Given data:
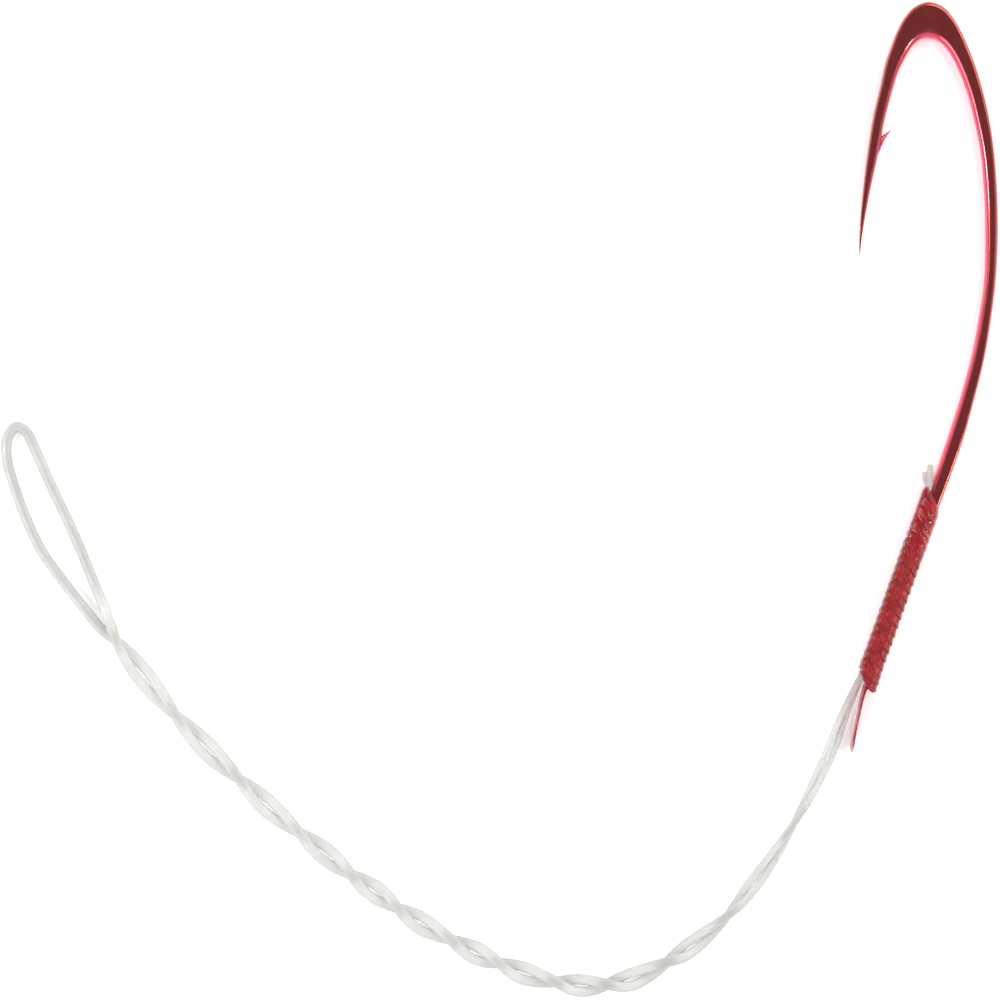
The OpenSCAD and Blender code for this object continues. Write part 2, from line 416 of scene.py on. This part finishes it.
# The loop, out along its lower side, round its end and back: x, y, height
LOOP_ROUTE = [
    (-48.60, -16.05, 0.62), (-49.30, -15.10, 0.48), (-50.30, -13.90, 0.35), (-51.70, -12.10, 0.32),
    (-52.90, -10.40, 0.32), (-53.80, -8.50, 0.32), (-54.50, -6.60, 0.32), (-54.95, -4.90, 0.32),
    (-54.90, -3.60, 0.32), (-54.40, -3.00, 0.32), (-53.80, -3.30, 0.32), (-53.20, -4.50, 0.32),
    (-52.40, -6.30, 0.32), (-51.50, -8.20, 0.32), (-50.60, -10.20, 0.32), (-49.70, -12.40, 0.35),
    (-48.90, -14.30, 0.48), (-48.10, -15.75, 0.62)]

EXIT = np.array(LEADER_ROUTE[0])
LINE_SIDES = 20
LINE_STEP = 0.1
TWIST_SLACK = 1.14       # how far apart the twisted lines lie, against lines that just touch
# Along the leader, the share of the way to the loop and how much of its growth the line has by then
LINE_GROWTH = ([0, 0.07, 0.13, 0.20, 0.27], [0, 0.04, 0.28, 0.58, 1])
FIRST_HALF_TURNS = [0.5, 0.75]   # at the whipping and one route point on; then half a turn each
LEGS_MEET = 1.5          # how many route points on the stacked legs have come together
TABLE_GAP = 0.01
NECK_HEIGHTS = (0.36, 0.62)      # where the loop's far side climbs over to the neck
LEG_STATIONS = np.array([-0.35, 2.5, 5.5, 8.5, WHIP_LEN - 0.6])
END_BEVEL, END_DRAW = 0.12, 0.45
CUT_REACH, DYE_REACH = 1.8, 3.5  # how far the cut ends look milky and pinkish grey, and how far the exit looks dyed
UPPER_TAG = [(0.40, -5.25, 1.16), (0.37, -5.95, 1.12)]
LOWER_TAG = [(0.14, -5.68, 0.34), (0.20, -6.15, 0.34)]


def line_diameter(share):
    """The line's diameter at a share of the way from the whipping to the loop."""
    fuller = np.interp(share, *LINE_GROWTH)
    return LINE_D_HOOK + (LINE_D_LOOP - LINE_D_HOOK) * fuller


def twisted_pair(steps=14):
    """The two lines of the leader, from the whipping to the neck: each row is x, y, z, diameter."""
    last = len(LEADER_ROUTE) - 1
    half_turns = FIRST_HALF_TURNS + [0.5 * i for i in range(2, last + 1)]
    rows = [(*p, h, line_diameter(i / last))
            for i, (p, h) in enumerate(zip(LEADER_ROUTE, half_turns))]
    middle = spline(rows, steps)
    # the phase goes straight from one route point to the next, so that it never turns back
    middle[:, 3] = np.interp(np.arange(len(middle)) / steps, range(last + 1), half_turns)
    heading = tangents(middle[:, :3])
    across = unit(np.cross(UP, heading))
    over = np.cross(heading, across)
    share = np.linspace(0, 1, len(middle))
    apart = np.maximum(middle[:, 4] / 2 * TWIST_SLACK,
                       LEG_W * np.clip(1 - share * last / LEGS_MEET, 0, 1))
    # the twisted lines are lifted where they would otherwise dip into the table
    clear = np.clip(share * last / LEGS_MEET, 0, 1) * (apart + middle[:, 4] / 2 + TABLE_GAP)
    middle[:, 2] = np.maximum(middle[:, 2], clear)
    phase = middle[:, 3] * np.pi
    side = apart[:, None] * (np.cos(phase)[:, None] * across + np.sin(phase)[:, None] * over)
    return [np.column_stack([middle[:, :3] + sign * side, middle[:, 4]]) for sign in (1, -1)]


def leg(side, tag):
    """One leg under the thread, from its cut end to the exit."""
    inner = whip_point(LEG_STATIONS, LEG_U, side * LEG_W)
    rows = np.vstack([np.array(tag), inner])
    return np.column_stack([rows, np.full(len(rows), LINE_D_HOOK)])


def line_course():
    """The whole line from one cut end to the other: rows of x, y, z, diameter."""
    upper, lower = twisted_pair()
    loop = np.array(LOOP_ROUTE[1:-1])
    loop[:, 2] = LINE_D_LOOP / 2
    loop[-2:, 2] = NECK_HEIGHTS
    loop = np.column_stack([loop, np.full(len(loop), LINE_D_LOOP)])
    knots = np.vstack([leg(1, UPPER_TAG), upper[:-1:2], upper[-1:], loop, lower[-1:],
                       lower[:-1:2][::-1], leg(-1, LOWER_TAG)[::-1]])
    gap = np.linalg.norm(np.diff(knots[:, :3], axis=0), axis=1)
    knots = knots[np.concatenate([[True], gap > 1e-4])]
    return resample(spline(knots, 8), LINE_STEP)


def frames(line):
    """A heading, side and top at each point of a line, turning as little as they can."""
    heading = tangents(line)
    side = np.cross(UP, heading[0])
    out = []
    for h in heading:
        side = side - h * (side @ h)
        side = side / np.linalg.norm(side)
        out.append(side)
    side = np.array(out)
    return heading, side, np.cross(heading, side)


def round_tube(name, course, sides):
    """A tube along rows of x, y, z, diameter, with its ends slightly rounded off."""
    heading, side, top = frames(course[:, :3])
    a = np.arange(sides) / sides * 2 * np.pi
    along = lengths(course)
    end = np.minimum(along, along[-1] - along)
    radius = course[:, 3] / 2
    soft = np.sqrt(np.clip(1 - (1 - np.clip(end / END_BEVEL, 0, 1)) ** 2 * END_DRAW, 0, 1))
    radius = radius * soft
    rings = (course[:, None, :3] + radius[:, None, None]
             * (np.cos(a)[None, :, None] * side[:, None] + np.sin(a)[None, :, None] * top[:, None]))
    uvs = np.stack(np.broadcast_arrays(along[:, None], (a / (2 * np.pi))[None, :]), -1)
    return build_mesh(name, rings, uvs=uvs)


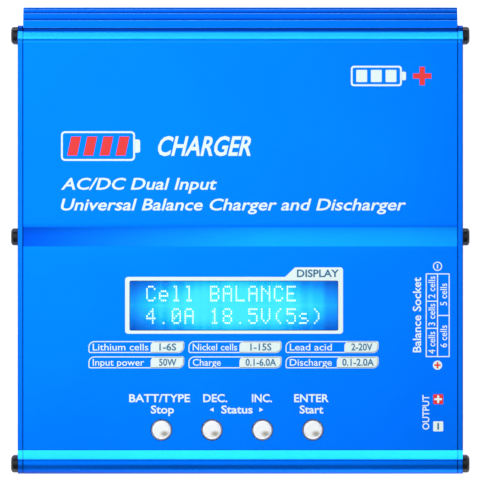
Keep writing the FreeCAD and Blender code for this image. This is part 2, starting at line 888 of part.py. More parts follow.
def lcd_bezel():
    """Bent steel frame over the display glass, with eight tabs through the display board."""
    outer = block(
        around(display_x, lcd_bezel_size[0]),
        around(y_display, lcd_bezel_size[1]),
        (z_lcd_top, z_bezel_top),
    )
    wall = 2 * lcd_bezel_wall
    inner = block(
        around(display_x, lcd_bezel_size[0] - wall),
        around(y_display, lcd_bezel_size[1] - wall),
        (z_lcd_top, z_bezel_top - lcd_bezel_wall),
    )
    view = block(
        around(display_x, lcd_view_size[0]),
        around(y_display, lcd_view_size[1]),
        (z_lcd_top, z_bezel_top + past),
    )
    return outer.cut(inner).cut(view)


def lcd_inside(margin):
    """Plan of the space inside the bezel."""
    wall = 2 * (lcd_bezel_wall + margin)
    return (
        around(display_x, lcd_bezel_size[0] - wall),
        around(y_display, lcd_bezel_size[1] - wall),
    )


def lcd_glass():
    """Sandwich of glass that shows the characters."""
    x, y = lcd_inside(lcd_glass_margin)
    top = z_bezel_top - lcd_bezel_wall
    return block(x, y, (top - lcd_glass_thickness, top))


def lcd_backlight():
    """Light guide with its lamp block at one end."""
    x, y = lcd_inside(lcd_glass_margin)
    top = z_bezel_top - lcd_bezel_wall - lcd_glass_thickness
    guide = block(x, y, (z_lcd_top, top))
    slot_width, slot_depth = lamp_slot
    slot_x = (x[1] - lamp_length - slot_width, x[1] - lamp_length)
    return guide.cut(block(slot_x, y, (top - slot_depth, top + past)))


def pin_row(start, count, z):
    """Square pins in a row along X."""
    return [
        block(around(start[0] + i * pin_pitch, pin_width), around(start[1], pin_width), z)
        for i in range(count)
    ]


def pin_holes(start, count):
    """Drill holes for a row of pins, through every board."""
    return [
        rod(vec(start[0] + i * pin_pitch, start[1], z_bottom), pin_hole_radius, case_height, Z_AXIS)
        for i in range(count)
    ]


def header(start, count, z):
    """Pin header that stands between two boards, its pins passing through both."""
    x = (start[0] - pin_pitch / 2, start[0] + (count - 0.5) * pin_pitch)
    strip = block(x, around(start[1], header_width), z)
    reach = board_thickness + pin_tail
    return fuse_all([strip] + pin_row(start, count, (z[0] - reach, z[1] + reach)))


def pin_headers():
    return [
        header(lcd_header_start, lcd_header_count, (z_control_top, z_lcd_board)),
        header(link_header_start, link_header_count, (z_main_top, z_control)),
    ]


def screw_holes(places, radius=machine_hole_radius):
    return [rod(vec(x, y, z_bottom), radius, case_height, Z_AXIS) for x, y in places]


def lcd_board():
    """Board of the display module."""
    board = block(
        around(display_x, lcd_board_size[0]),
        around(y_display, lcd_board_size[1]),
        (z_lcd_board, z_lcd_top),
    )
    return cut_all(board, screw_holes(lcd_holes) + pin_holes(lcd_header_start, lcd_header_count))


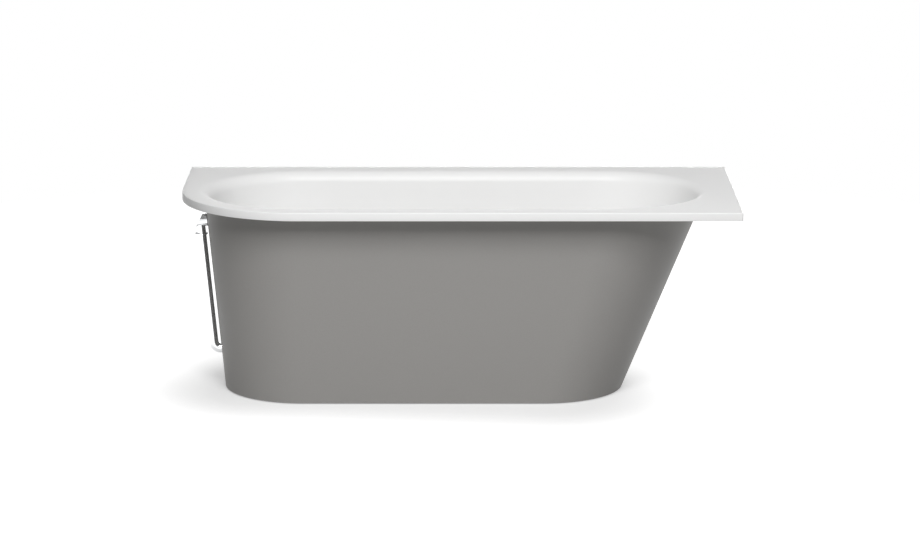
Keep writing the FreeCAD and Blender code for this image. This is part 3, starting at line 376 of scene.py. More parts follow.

Stated goal: Isolate each line of the listing above that includes "writing". Copy it.

Final result:
Keep writing the FreeCAD and Blender code for this image. This is part 2, starting at line 888 of part.py. More parts follow.
Keep writing the FreeCAD and Blender code for this image. This is part 3, starting at line 376 of scene.py. More parts follow.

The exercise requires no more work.